§ Written exercise
Each line of the data that includes the string "from" is to be copied out.

§ Data to use
• • • • • • •
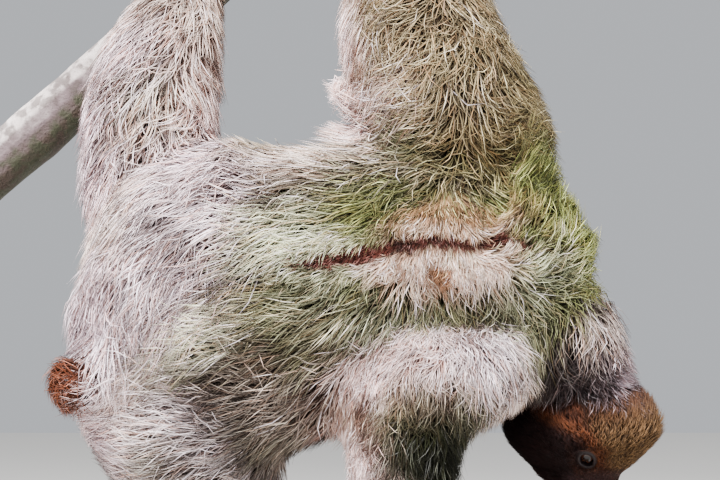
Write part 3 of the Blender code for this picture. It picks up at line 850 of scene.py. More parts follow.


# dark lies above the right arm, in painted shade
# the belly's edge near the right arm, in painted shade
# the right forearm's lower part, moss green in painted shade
• • • • • • •
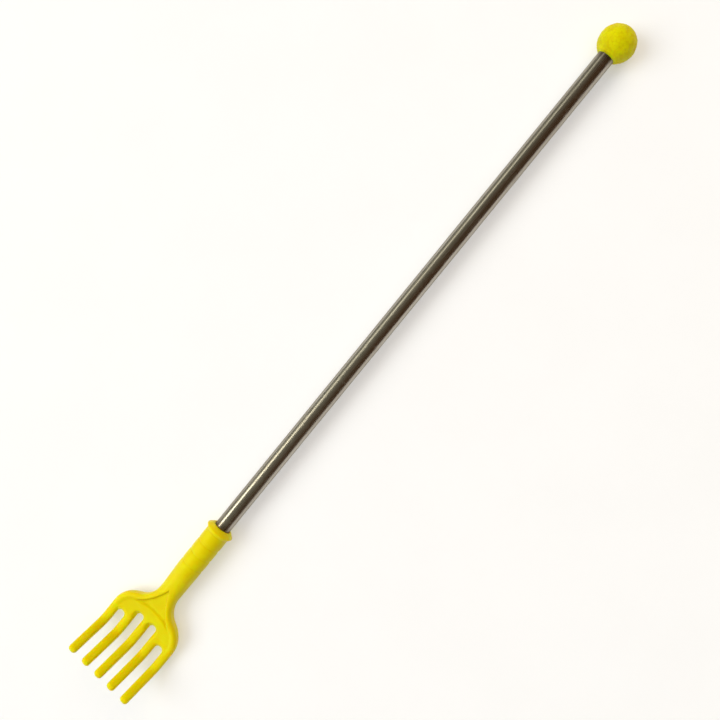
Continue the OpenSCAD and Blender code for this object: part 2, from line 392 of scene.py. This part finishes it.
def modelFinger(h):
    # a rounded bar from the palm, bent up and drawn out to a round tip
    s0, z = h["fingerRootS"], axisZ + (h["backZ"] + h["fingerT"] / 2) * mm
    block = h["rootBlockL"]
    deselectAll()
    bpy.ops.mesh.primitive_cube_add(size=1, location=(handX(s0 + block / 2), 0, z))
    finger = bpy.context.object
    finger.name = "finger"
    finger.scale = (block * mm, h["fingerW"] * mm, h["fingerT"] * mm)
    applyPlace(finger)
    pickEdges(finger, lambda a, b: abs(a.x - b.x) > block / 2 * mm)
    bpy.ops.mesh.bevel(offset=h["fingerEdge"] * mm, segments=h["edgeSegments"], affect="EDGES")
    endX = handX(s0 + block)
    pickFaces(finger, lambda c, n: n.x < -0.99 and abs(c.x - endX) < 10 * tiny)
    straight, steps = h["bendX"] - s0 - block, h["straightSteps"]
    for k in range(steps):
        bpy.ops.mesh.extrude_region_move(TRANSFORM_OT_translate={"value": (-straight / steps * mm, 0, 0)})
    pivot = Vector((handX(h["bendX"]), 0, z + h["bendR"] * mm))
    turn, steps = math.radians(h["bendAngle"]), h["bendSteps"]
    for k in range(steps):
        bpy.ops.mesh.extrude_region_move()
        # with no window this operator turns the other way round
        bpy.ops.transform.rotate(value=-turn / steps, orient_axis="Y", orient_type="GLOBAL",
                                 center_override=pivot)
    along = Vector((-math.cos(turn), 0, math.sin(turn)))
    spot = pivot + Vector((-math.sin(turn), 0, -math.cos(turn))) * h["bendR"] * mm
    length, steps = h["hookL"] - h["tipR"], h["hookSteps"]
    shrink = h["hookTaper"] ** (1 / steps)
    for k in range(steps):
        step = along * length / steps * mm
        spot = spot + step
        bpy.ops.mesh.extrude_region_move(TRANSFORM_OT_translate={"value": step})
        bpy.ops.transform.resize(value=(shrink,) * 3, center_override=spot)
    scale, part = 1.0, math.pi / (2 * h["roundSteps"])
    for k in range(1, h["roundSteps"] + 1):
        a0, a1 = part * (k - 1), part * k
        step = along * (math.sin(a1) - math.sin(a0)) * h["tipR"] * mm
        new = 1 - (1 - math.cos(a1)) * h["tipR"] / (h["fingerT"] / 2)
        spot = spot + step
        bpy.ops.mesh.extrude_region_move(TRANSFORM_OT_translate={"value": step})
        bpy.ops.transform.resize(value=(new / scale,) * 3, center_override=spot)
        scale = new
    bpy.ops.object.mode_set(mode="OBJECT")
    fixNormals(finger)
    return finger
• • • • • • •
§ Written response
Continue the OpenSCAD and Blender code for this object: part 2, from line 392 of scene.py. This part finishes it.
    # a rounded bar from the palm, bent up and drawn out to a round tip